Nearly every influential conservative group lined up against the Obamacare replacement. Heritage Action and Club for Growth said it falls short of Republican promises to fully repeal the healthcare law. Americans for Prosperity held a rally on Capitol Hill Tuesday to call for total repeal. Freedomworks announced a six-figure ad buy hitting against what it’s calling “Obamacare Lite.”

The Freedom Caucus gathered Tuesday afternoon to oppose the bill, joined by Sens. Paul and Lee. Paul argued that conservatives will be able to sway leadership on the bill if they stick together in opposition to it. “Conservatives want a seat at the table,” he said.

Former Freedom Caucus Chairman Jim Jordan said Republicans didn’t run to only partially repeal the healthcare law.

“Did we promise the American people we were gonna repeal Obamacare but keep some of the Obamacare taxes?” Jordan said. “Did we promise the American people we would repeal Obamacare but we would start a new entitlement?”

There’s so much backlash among conservatives, that Democratic opposition is taking something of a backseat.
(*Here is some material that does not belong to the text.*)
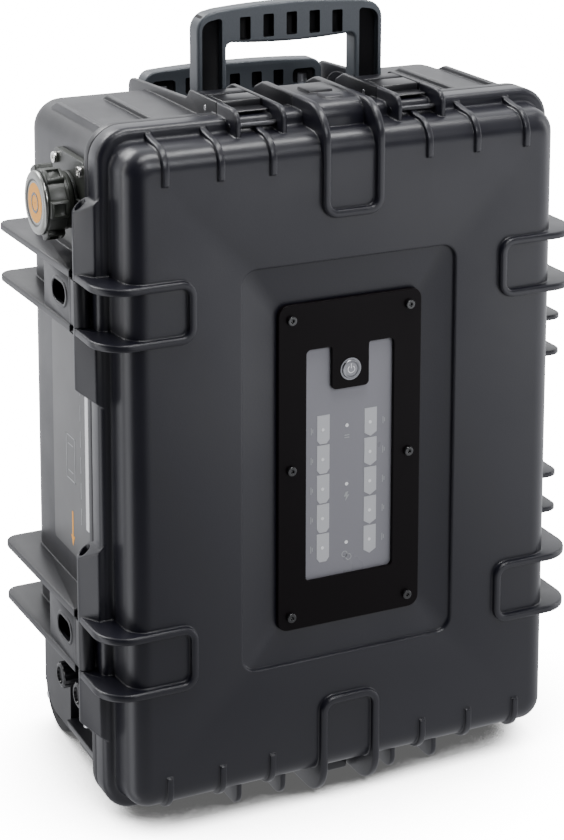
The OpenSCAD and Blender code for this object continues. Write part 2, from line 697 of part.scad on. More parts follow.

But Democrats said they’re preparing to offer many amendments to the bill on Wednesday during two separate markups at the Ways and Means Committee and at the House Energy and Commerce Committee.

The goal is to highlight what they see as coverage and cost shortcomings of the replacement bill, Way and Means ranking member Richard Neal told reporters. Democrats will also slam Republicans for the absence of an official Congressional Budget Office score estimating how much the bill will cost or how many Americans it will cover.

“We’re going to challenge them on the premise that they have guaranteed there will be no cutback in access,” Neal said. “We’re going to challenge them on affordability.”